People are deploying RTF, WinWord, PDF, TeX, PS *today*, knowing or not caring about the fact that this prevents
their information from being covered by most full text search engines. (I wonder how much scientific work is
already duplicated each year simply because a keyword search on a certain subject doesn't bring up the relevant
information that people hide in TeX or DVI files on their web pages... ;-))

In addition, one shouldn't forget that the most frequently used class of today's applications is inherently
non-semantic: I'm talking about Word Processors. If one is really deliberate about it, one can add a weak
semantic component through the use of named style sheets, but often the reuse of these doesn't go far beyond an
individual's document collection, and in many cases these styles are also used only for guiding presentation
rather than structure. Most attempts of infering semantics into word processing documents during export fail for
all but the most simple and generic cases (headings, numbered list items).

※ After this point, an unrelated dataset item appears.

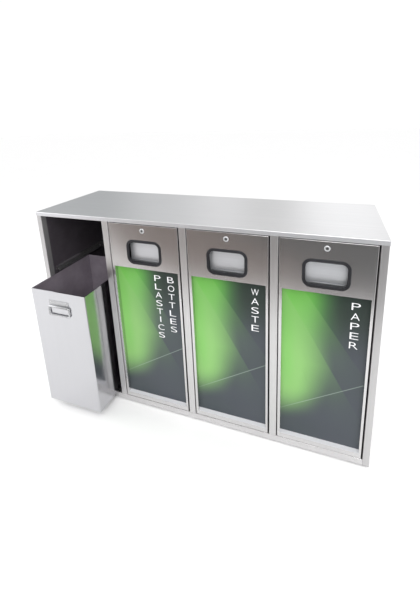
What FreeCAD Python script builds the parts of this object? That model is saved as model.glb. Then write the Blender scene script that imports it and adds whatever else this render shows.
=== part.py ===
import FreeCAD, Part
import math
import os
import re
import Sketcher

# A four-bay recycling bin station in folded stainless sheet. Millimetres, +Z up, the front towards -Y.
# The origin is on the floor, under the middle of the cabinet's footprint.

SIZES = {
    # the cabinet
    "body_width": 1600,
    "body_depth": 480,
    "body_height": 1014,
    "foot_gap": 6,
    "sheet_gauge": 1.5,
    "slip_gap": 0.3,
    "cap_flange": 19,
    "post_width": 26.6,
    "stile_width": 32,
    "stile_depth": 25,
    "rail_height": 30,
    "header_drop": 0.5,
    # the doors
    "door_gap_left": 4,
    "door_gap_right": 6.5,
    "door_gap_bottom": 2,
    "door_gap_top": 4,
    "door_depth": 25,
    "recess_left": 12.7,
    "recess_right": 10,
    "recess_top": 215,
    "recess_bottom": 23,
    "recess_depth": 20,
    "graphic_gauge": 3,
    "pivot_inset": 10,
    "pivot_radius": 4,
    "pivot_length": 14,
    "running_clearance": 0.05,
    "pin_head_radius": 7,
    "pin_head_height": 4,
    "bushing_radius": 6,
    "bushing_length": 12,
    "collar_radius": 9,
    "collar_height": 1.6,
    # the windows, their rubber trims and flaps
    "window_width": 153,
    "window_height": 95,
    "window_radius": 22,
    "window_drop": 134,
    "trim_lip": 13,
    "trim_proud": 2.5,
    "trim_wall": 3,
    "trim_back_lip": 7,
    "flap_setback": 22,
    "flap_gauge": 1.2,
    "flap_lap_side": 6,
    "flap_lap_bottom": 8,
    "flap_hem_height": 10,
    "flap_hem_depth": 4,
    "axle_rise": 10,
    "axle_radius": 3,
    "knuckle_wall": 1.5,
    "bracket_gauge": 2,
    "bracket_gap": 5,
    "bracket_height": 22,
    "bracket_foot": 14,
    # the locks
    "lock_drop": 28,
    "lock_face_radius": 11.5,
    "lock_face_height": 2,
    "lock_barrel_radius": 9,
    "lock_barrel_length": 26,
    "lock_plug_radius": 6,
    "lock_plug_extra": 2,
    "keyway_width": 1.8,
    "keyway_height": 7,
    "keyway_depth": 6,
    "cam_reach": 40,
    "cam_width": 16,
    "cam_gauge": 3,
    # the bins and what carries them
    "bin_width": 314,
    "bin_depth": 404,
    "bin_height": 640,
    "bin_gauge": 1,
    "bin_hem_height": 12,
    "bin_hem_gauge": 3,
    "bin_setback": 70,
    "bin_pulled_out": 140,
    "runner_height": 6,
    "runner_width": 20,
    "runner_inset": 40,
    "runner_end_gap": 30,
    "guide_leg": 25,
    "guide_gauge": 2,
    "guide_gap": 4,
    "guide_end_gap": 45,
    # the bins' handles
    "handle_width": 114,
    "handle_height": 29,
    "handle_drop": 45,
    "handle_gauge": 1.5,
    "bail_width": 125,
    "bail_drop": 49,
    "bail_wire_radius": 3.5,
    "bail_bend_radius": 7,
    "bail_end_gap": 1,
    "barrel_wall": 2,
    # feet and fasteners
    "foot_radius": 19,
    "foot_pad_height": 9,
    "foot_stud_radius": 5,
    "foot_inset_side": 70,
    "foot_inset_end": 55,
    "rivet_radius": 2,
    "rivet_head_radius": 4,
    "rivet_head_height": 1.2,
    "rivet_margin": 80,
    "cap_screw_radius": 2.5,
    "cap_screw_head_radius": 5.5,
    "cap_screw_head_height": 1.5,
    "cap_screw_length": 8,
}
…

All this information collected in the form of word processing documents cannot be transformed into
semantics-based markup by any means, so we should at least give users a chance of publishing this content in a
form that is *more* "accessible" (to both machines and people with special needs) than the existing half-cooked
solutions used for this purpose.

Making a braille screen reader compatible with a single FO browser would still be a lot less hassle than having
to deal with the seperate applications for each of the formatting-oriented file types that have emerged already.